According to the invention, this objective is attained due to the fact that the detection device of the first sensor unit is realized in the form of a sensor array with a series of converter elements that adjoin one another, and due to the fact that this sensor array is arranged such that the coding of the sensor of the first sensor unit as well as the coding of the second sensor unit can be scanned, with the sensor of the first sensor unit being realized in the form of a code disk, with the sensor array being arranged such that its longitudinal extent lies transverse to the moving direction of the coding of the code disk and its converter elements point to the flat side of the code disk which carries the coding, and with a differential planetary gear being provided for realizing the coupling of the rotor of the second sensor unit to the sensor of the first sensor unit, wherein the planetary gear contains a driving wheel that is realized in the form of a translating gear wheel and meshes with the sensor of the first sensor unit as well as a stationarily arranged reference wheel of annular design which contains an internal gearing and is arranged adjacent to the driving wheel, wherein a planet wheel that is engaged with the internal wheel gearing as well as the rotor of the second sensor unit which is realized in the form of the driven wheel of the gear and contains a different number of cogs than the reference wheel is arranged between a pinion that is situated on the hub of the driving wheel and the internal gearing of the reference wheel, and wherein the rotor engages with a pivoted lever into a claw of an arm that carries the coding of the second sensor unit and is arranged in a pivoted fashion between the code disk that is realized in the form of a sensor and the sensor array.
The steering angle sensor according to the invention contains two sensor units, with the different codings of both sensor units acting upon a common detection device.

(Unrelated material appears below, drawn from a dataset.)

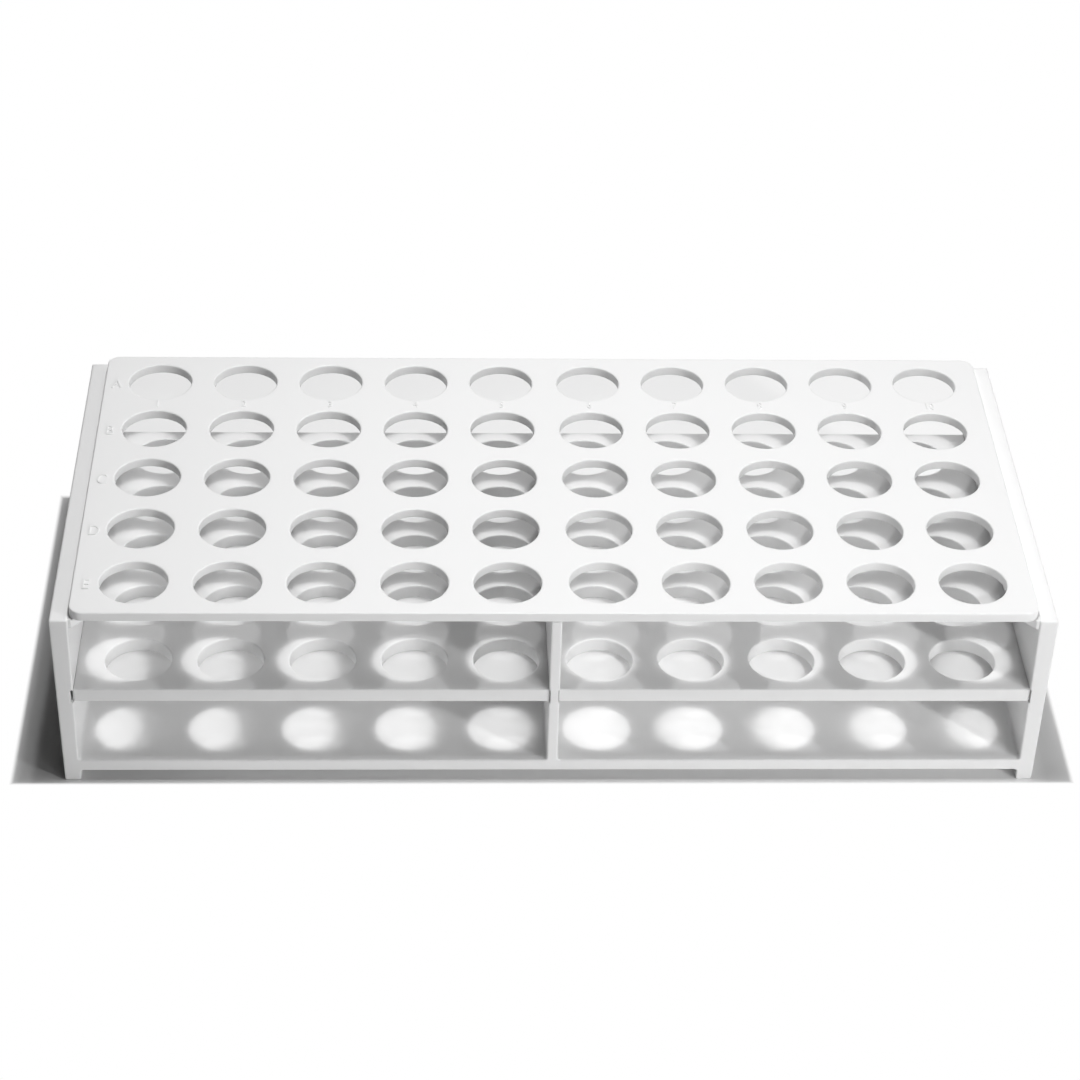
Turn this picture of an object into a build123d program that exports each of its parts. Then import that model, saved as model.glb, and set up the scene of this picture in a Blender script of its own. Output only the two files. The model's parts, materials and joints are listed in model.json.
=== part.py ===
"""Microcentrifuge tube rack: 50 places in 5 rows (A at the back to E) and 10 columns.

A one-piece moulded base carries two end walls, a plain bottom plate, a central
divider and a ledge along the top of each end wall.  The perforated top plate rests
on the ledges and on the divider.  Two perforated shelves slide from the front into
shallow grooves, one on each side of the divider.

Frame: origin at the middle of the footprint on the bench, +X along the ten columns,
+Y to the back row, +Z up.  Millimetres.
"""
import math
import os

from build123d import *

# ---- tube grid ----
COLUMNS = 10                # tube places along X
ROWS = 5                    # tube places along Y
COLUMN_PITCH = 15.0
ROW_PITCH = 14.6
CENTRE_GAP = 0.4            # added between the two halves, over the divider
TUBE_HOLE = 11.0            # diameter in the top plate
HOLE_STEP = 0.2             # shelf holes are smaller by this, to steady the tubes
END_MARGIN = 9.75           # last column's centre to the top plate's end
SIDE_MARGIN = 8.2           # outer row's centre to the front or back face

# ---- heights ----
FOOT_HEIGHT = 2.05          # bench to the bottom plate's underside
FLOOR_THICKNESS = 2.15      # bottom plate
SHELF_HEIGHT = 12.2         # bottom plate's top to the shelf's underside
SHELF_THICKNESS = 2.5
UPPER_BAY_HEIGHT = 14.2     # shelf's top to the top plate's underside
PLATE_THICKNESS = 1.7       # top plate

# ---- end walls and divider ----
WALL_THICKNESS = 3.0        # at the top, where it is thickest
OUTER_DRAFT = 0.6           # degrees, each end wall's outside leans in towards the foot
INNER_DRAFT = 0.4           # degrees, its inside leans out towards the bottom plate
PLATE_SEAT = 0.1            # how far the top plate drops between the end walls
DIVIDER_THICKNESS = 1.75

# ---- ledges under the top plate's ends ----
LEDGE_WIDTH = 2.3
LEDGE_THICKNESS = 1.6
LEDGE_NECK = 0.5            # its width at the front and back, where its corners are cut
LEDGE_CORNER_ROUND = 1.2

# ---- shelves and their grooves ----
SHELF_RECESS = 0.4          # shelf's edge behind the front and back faces
LEFT_GROOVE = 0.5           # groove depth in the left end wall
RIGHT_GROOVE = 0.25         # groove depth in the right end wall
DIVIDER_GROOVE = 0.25       # groove depth in each face of the divider
SHELF_CORNER = 0.4          # plan radius

# ---- fits ----
PLATE_END_GAP = 0.1         # top plate's end to the end wall
SHELF_END_GAP = 0.05        # shelf's end to the bottom of its groove
LEFT_SHELF_GAP = 0.35       # the same at the left shelf's left end, where the slot shows
SHELF_TOP_GAP = 0.1         # over the shelf in its groove

# ---- edges ----
EDGE_ROUND = 0.25           # the base's front and back edges, and the ledges
LONG_EDGE_ROUND = 0.3       # the base's edges that run along Y, and its feet
SHEET_EDGE = 0.2            # plate, shelf and hole edges
INNER_CORNER = 0.5          # coves where walls and divider rise from the bottom plate
PLATE_CORNER = 2.2          # top plate's plan corners

# ---- worked out ----
DEPTH = (ROWS - 1) * ROW_PITCH + 2 * SIDE_MARGIN
GRID_LENGTH = (COLUMNS - 1) * COLUMN_PITCH + CENTRE_GAP
PLATE_LENGTH = GRID_LENGTH + 2 * END_MARGIN
INNER_LENGTH = PLATE_LENGTH + 2 * PLATE_END_GAP
OVERALL_LENGTH = INNER_LENGTH + 2 * WALL_THICKNESS

FLOOR_TOP = FOOT_HEIGHT + FLOOR_THICKNESS
SHELF_BOTTOM = FLOOR_TOP + SHELF_HEIGHT
SHELF_TOP = SHELF_BOTTOM + SHELF_THICKNESS
SEAT_TOP = SHELF_TOP + UPPER_BAY_HEIGHT
WALL_TOP = SEAT_TOP + PLATE_SEAT
SHELF_MIDDLE = (SHELF_BOTTOM + SHELF_TOP) / 2


def wall_inner_x(z):
    """Distance from the middle to an end wall's inner face at height z."""
    return INNER_LENGTH / 2 + (WALL_TOP - z) * math.tan(math.radians(INNER_DRAFT))


def wall_outer_x(z):
    """Distance from the middle to an end wall's outer face at height z."""
    return OVERALL_LENGTH / 2 - (WALL_TOP - z) * math.tan(math.radians(OUTER_DRAFT))


def column_x(column):
    """Centre of a column, counted from 0 at the left."""
    from_middle = column - (COLUMNS - 1) / 2
    return from_middle * COLUMN_PITCH + math.copysign(CENTRE_GAP / 2, from_middle)


def row_y(row):
    """Centre of a row, counted from 0 at the front."""
    return (row - (ROWS - 1) / 2) * ROW_PITCH


def tube_places(columns):
    """Centres of every place in the given columns."""
    return [Location((column_x(c), row_y(r))) for c in columns for r in range(ROWS)]


def end_wall_profile(side):
    """End wall and foot in front view, drafted; side is -1 for left and 1 for right."""
    floor_middle = (FOOT_HEIGHT + FLOOR_TOP) / 2
    corners = [
        (wall_inner_x(WALL_TOP), 0),
        (wall_outer_x(0), 0),
        (wall_outer_x(WALL_TOP), WALL_TOP),
        (wall_inner_x(WALL_TOP), WALL_TOP),
        (wall_inner_x(floor_middle), floor_middle),
        (wall_inner_x(WALL_TOP), floor_middle),
    ]
    return make_face(Polyline(*[(side * x, z) for x, z in corners], close=True))


def box_profile(x_low, x_high, z_low, z_high):
    """Rectangle in front view."""
    centre = Location(((x_low + x_high) / 2, (z_low + z_high) / 2))
    return centre * Rectangle(x_high - x_low, z_high - z_low)


def frame_profile():
    """Front view of the end walls, bottom plate and divider, with rounded corners."""
    reach = (wall_inner_x(0) + wall_outer_x(0)) / 2
    profile = box_profile(-reach, reach, FOOT_HEIGHT, FLOOR_TOP)
    half_divider = DIVIDER_THICKNESS / 2
    profile += box_profile(-half_divider, half_divider, FLOOR_TOP, SEAT_TOP)
    profile += end_wall_profile(-1) + end_wall_profile(1)

    on_floor = [v for v in profile.vertices() if FOOT_HEIGHT - 1 < v.Y < FLOOR_TOP + 1]
    profile = fillet(on_floor, INNER_CORNER)
    free = [v for v in profile.vertices() if v.Y < FOOT_HEIGHT / 4 or v.Y > SHELF_TOP]
    return fillet(free, LONG_EDGE_ROUND)


def ledge(side):
    """Ledge along the top of an end wall's inner face, with cut free corners."""
    root = wall_inner_x(SEAT_TOP)
    into_wall = WALL_THICKNESS / 4
    half = DEPTH / 2 - EDGE_ROUND
    cut = LEDGE_WIDTH - LEDGE_NECK
    outline = [
        (root + into_wall, -half),
        (root - LEDGE_NECK, -half),
        (root - LEDGE_WIDTH, -half + cut),
        (root - LEDGE_WIDTH, half - cut),
        (root - LEDGE_NECK, half),
        (root + into_wall, half),
    ]
    plan = make_face(Polyline(*[(side * x, y) for x, y in outline], close=True))
    cut_ends = [v for v in plan.vertices() if abs(v.X) < root - LEDGE_WIDTH + EDGE_ROUND / 2]
    plan = fillet(cut_ends, LEDGE_CORNER_ROUND)
    bar = extrude(plan, amount=LEDGE_THICKNESS)
    free = [e for e in bar.edges().group_by(Axis.Z)[0] if abs(e.center().X) < root - EDGE_ROUND / 2]
    bar = fillet(free, EDGE_ROUND)
    return Pos(0, 0, SEAT_TOP - LEDGE_THICKNESS) * bar


def groove_span(side):
    """X of the groove bottoms at a shelf's left and right ends."""
    in_divider = DIVIDER_THICKNESS / 2 - DIVIDER_GROOVE
    wall = wall_inner_x(SHELF_MIDDLE)
    if side < 0:
        return -wall - LEFT_GROOVE, -in_divider
    return in_divider, wall + RIGHT_GROOVE


def shelf_grooves(side):
    """Space cut for one shelf's ends, open at the front and stopped at the back."""
    left, right = groove_span(side)
    height = SHELF_THICKNESS + SHELF_TOP_GAP
    front = -DEPTH / 2 - EDGE_ROUND
    back = DEPTH / 2 - SHELF_RECESS
    slot = Box(right - left, back - front, height)
    middle = ((left + right) / 2, (front + back) / 2, SHELF_BOTTOM + height / 2)
    return Pos(*middle) * slot


def base():
    """End walls, bottom plate, divider and ledges, moulded as one."""
    body = extrude(Plane.XZ * frame_profile(), amount=DEPTH / 2, both=True)
    ends = body.faces().sort_by(Axis.Y)
    body = fillet(ends[0].edges() + ends[-1].edges(), EDGE_ROUND)
    for side in (-1, 1):
        body += ledge(side)
        body -= shelf_grooves(side)
    return body


def perforated_sheet(outline, thickness, hole, places):
    """Flat sheet with round holes, every edge rounded."""
    plan = outline - [place * Circle(hole / 2) for place in places]
    sheet = extrude(plan, amount=thickness)
    faces = sheet.faces().sort_by(Axis.Z)
    return fillet(faces[0].edges() + faces[-1].edges(), SHEET_EDGE)


def top_plate():
    """Perforated plate that takes the tubes' rims."""
    outline = RectangleRounded(PLATE_LENGTH, DEPTH, PLATE_CORNER)
    sheet = perforated_sheet(outline, PLATE_THICKNESS, TUBE_HOLE, tube_places(range(COLUMNS)))
    return Pos(0, 0, SEAT_TOP) * sheet


def shelf(side):
    """Perforated shelf that steadies the tubes' bodies on one side of the divider."""
    left, right = groove_span(side)
    left += LEFT_SHELF_GAP if side < 0 else SHELF_END_GAP
    right -= SHELF_END_GAP
    outline = RectangleRounded(right - left, DEPTH - 2 * SHELF_RECESS, SHELF_CORNER)
    outline = Location(((left + right) / 2, 0)) * outline
    half = COLUMNS // 2
    columns = range(half) if side < 0 else range(half, COLUMNS)
    hole = TUBE_HOLE - HOLE_STEP
    sheet = perforated_sheet(outline, SHELF_THICKNESS, hole, tube_places(columns))
    return Pos(0, 0, SHELF_BOTTOM) * sheet


os.makedirs("parts", exist_ok=True)
export_step(base(), "parts/base.step")
export_step(top_plate(), "parts/top_plate.step")
export_step(shelf(-1), "parts/shelf_left.step")
export_step(shelf(1), "parts/shelf_right.step")
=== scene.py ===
# %% [markdown]
# # A microcentrifuge tube rack
# The rack is a plain white moulding of polypropylene: two end walls with feet, a bottom plate,
# a divider, a perforated top plate and two perforated shelves. Their true shapes come from the
# CAD frame. This lesson adds what the frame doesn't hold: the raised letters and numbers that
# index the tube places, the finish of the plastic, the floor, the lamps and the camera.

# %% Load the frame
import json
import math

import bpy
from mathutils import Matrix, Vector


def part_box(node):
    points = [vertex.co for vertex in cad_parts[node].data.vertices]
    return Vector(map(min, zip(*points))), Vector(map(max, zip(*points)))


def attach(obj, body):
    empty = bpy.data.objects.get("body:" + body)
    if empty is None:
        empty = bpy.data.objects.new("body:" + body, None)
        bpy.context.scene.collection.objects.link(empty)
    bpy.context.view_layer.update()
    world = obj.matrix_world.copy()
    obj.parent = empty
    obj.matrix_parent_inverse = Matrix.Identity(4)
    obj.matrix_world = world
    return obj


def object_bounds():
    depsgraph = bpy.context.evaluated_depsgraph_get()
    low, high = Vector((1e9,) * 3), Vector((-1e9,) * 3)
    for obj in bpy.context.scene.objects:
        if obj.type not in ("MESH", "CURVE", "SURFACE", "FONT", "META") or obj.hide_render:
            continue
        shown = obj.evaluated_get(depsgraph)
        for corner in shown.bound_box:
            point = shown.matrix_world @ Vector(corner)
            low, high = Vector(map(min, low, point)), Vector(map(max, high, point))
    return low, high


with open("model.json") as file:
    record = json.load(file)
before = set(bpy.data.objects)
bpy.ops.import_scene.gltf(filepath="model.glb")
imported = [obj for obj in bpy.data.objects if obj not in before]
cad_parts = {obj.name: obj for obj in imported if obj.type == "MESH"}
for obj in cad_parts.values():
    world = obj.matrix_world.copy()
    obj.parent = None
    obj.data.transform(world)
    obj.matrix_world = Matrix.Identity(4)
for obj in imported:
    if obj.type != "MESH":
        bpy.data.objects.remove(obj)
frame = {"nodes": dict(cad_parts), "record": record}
cad_low, cad_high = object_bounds()
MM = 0.001
print("nodes", sorted(frame["nodes"]))
print("CAD box in mm", [round(v / MM, 2) for v in (*cad_low, *cad_high)])

# %% [markdown]
# ## Where the tube places are
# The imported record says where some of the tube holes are: each opening named after a place has
# a box centred on its hole. Reading a few of them gives the pitch both ways and the length of
# a row, so nothing on the rack has to be measured again here.

# %% Read the tube grid from the record
openings = {o["name"]: o["box_m"] for o in frame["record"]["physics"]["openings"]}


def place_centre(name):
    """Middle of a tube place in plan, in metres."""
    low, high = openings["tube_" + name]
    return Vector(((low[0] + high[0]) / 2, (low[1] + high[1]) / 2))


ROW_LETTERS = "ABCDE"
COLUMN_COUNT = 10
back_left = place_centre("A1")
front_left = place_centre("E1")
row_pitch = (back_left.y - front_left.y) / (len(ROW_LETTERS) - 1)
column_pitch = place_centre("C2").x - place_centre("C1").x
row_length = place_centre("C10").x - place_centre("C1").x
print("row pitch", round(row_pitch / MM, 3), "mm")
print("column pitch", round(column_pitch / MM, 3), "mm")

# %% [markdown]
# ## Helpers for node trees
# Every tree below adds nodes with a few properties, and does simple maths on sockets and plain
# numbers.

# %% Node helpers
def node(tree, kind, **settings):
    """Adds a node and sets its properties."""
    made = tree.nodes.new(kind)
    for name, value in settings.items():
        setattr(made, name, value)
    return made


def fill_in(tree, socket, value):
    """Links a socket to another one, or gives it a plain value."""
    if isinstance(value, bpy.types.NodeSocket):
        tree.links.new(value, socket)
    else:
        socket.default_value = value


def maths(tree, operation, *values):
    """Socket with the result of one step of maths on sockets and plain numbers."""
    made = node(tree, "ShaderNodeMath", operation=operation)
    for socket, value in zip(made.inputs, values):
        fill_in(tree, socket, value)
    return made.outputs[0]


print("three helpers are ready")

# %% [markdown]
# ## Raised index marks
# Letters stand beside the rows and numbers stand between the first two rows. On the real plate
# they are cut into the mould, so they stand up from the surface by about a hair's thickness and
# have the plate's own colour. They repeat along a line, so one Geometry Nodes tree makes each
# set: a row of points, one character for each point, filled, given its thickness and placed.
# A For Each Element zone is used because the text differs from point to point, which plain
# instancing of one shape can't give.

# %% Sizes of the marks
LETTER_HEIGHT = 2.7 * MM    # of a capital
NUMBER_HEIGHT = 1.8 * MM
CAP_SHARE = 0.69            # a capital's height as a share of the font's size
LETTER_NARROWING = 0.68     # the mould's characters are narrower than the font's
MARK_RAISE = 0.12 * MM      # above the plate
MARK_SINK = 0.05 * MM       # part of each character that is buried in the plate
WELD = 0.001 * MM           # points closer than this become one
print("letters", LETTER_HEIGHT / MM, "mm high, numbers", NUMBER_HEIGHT / MM, "mm")

# %% [markdown]
# The tree is built in parts: the text at a step, the solid character, and its place on the
# line. The last one opens a gap in the middle, because the plate's two halves lie a little
# further apart than two columns.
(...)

For this purpose, the detection device of the first sensor unit is realized in the form of a one-dimensional or two-dimensional coherent sensor array with a series of adjoining converter elements. The two sensor units preferably operate in an optoelectronic fashion, with the coding of the first sensor unit being formed by a code disk that is illuminated from one side, and with the sensor array that, for example, is realized in the form of a line sensor being arranged on the side of the code disk which is situated opposite to the light source such that its photosensitive surface points to the code disk.
The sensor which carries the coding of the first sensor unit may, for example, consist of a rotor that is directly coupled to the rotational movement of the steering spindle, e.g., a circular code disk or a sensor element that is translationally moved referred to the rotational movement. In the latter instance, the sensor element is coupled to the rotational movement of the steering spindle by means of a gear coupling, e.g., a gear train. If the sensor is realized in the form of a code disk, the coding of this code disk may, for example, contain an Archimedean spiral that is realized in the form of a light slot, with a circular reference track that is arranged centrally referred to the code track being assigned to the code track in order to increase the measuring accuracy. This reference track may be realized in the form of a light slot analogous to the code track or consist of the circumferential edge of the code disk. Instead of utilizing light slots, the tracksxe2x80x94code track and reference trackxe2x80x94may also be realized in the form of black tracks that stand in contrast to an otherwise transparent code disk.
In the step-down gear, the rotor of the second sensor unit is coupled to the sensor of the first sensor unit which, in turn, is coupled to the movement of the steering wheel. The rotor of the second sensor unit contains a pivoted lever that engages into a claw of an arm that carries the coding of the second sensor unit and is arranged in a pivoted fashion between the code disk that forms the sensor and the sensor array. In this case, a movement of the driven rotor results in a pivoting movement of the arm, the coding of which acts upon different regions of the sensor array within the entire range of rotation of the steering wheel, namely in accordance with the angular position of the steering wheel. The maximum travel of the arm of the second sensor unit may correspond to no more than the longitudinal extent of, for example, a line sensor used. Since the movement of the driven rotor can only amount to a short distance for this reason, the step-down ratio between the sensor of the first sensor unit and the rotor of the second sensor unit needs to be correspondingly high. For this purpose, one utilizes a differential planetary gear that contains a driving wheel which is realized in the form of a translating gear wheel and meshes with the sensor of the first sensor unit that, for example, is realized in the form of a rotor as well as a reference wheel. The reference wheel has an annular design, contains an internal gearing and is arranged on the side of the frame. A pinion that is coupled to the movement of the driving wheel via a planet wheel situated between the pinion and the reference wheel is arranged on the hub of the driving wheel. The rotor of the second sensor unit represents the driven wheel of this gear arrangement and is driven by the planet wheel, with the number of cogs of the driven rotor differing from that of the reference wheel. When designing such a planetary gear, it is practical for space reasons to arrange the driving wheel and the driven wheel inside one another, with the reference wheel that contains the internal gearing being stationarily arranged concentric to and within the driving wheel, and with the internal gearing of the reference wheel surrounding the driven rotor.
The use of only one detection device for both sensor units causes the number of required detection devices to be reduced in comparison to the state of the art. The arrangement of the gear coupling in the described fashion, in which the two rotors are, in contrast to the state of the art, not arranged concentric to one another, but rather adjacent to one another, means that a greater installation depth than the radial installation depth of the first sensor unit is only required radially of the rotational axis of the first sensor unit in one region, namely in the region in which the planetary gear is arranged. Only the installation depth defined by the first sensor unit is required in the remaining sections of the steering angle sensor.